By Joseph A. Giannone

Under the terms of the deal, which has not yet been completed, the Boston-based giant mutual fund firm and brokerage would buy back $300 million of auction-rate securities from its customers. It would be the first settlement by the state with a "downstream" brokerage, following similar agreements forged with nine large investment banks that underwrote the securities.

Cuomo's office declined to comment.

"We do not have any agreement with any regulator," Fidelity spokeswoman Anne Crowley said.

Closely held Fidelity, urged by its home state of Massachusetts to assist customers stuck with illiquid auction-rate securities, said it is not like the investment banks that have settled with state and U.S. regulators.

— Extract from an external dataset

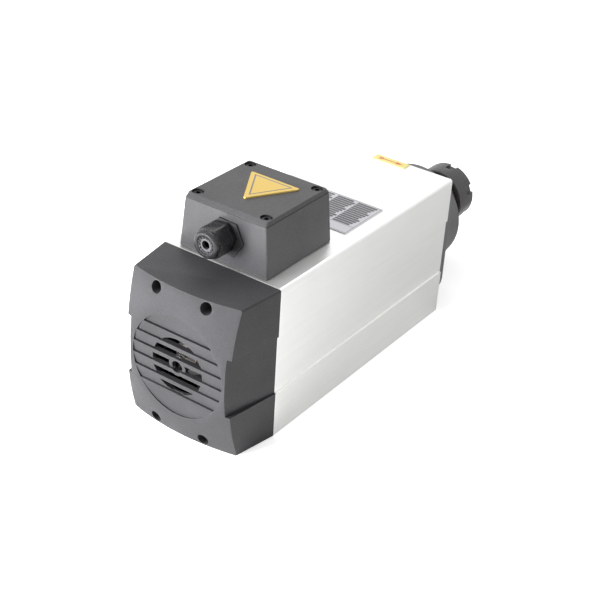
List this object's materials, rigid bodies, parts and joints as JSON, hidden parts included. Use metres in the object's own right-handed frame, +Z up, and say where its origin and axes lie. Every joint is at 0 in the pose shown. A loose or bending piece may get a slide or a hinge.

"Fidelity is very different. We did not issue these securities and we did not underwrite or auction them," Crowley said.

Earlier this week, Massachusetts' top securities regulator William Galvin said his office had not moved any closer to reaching an agreement with Fidelity. Galvin's office declined comment on news of the latest Cuomo development.

Regulators have been pushing banks and brokers to repurchase billions of dollars of securities that were long billed as safe, cash-like investments bought and sold in weekly or monthly auctions. In January, auctions managed by the big banks began to break down, preventing investors from cashing out their securities.

Cuomo and other officials have been probing how banks marketed these securities, and whether they still sold them even as bankers expressed concern that credit market turmoil was making it harder to complete auctions.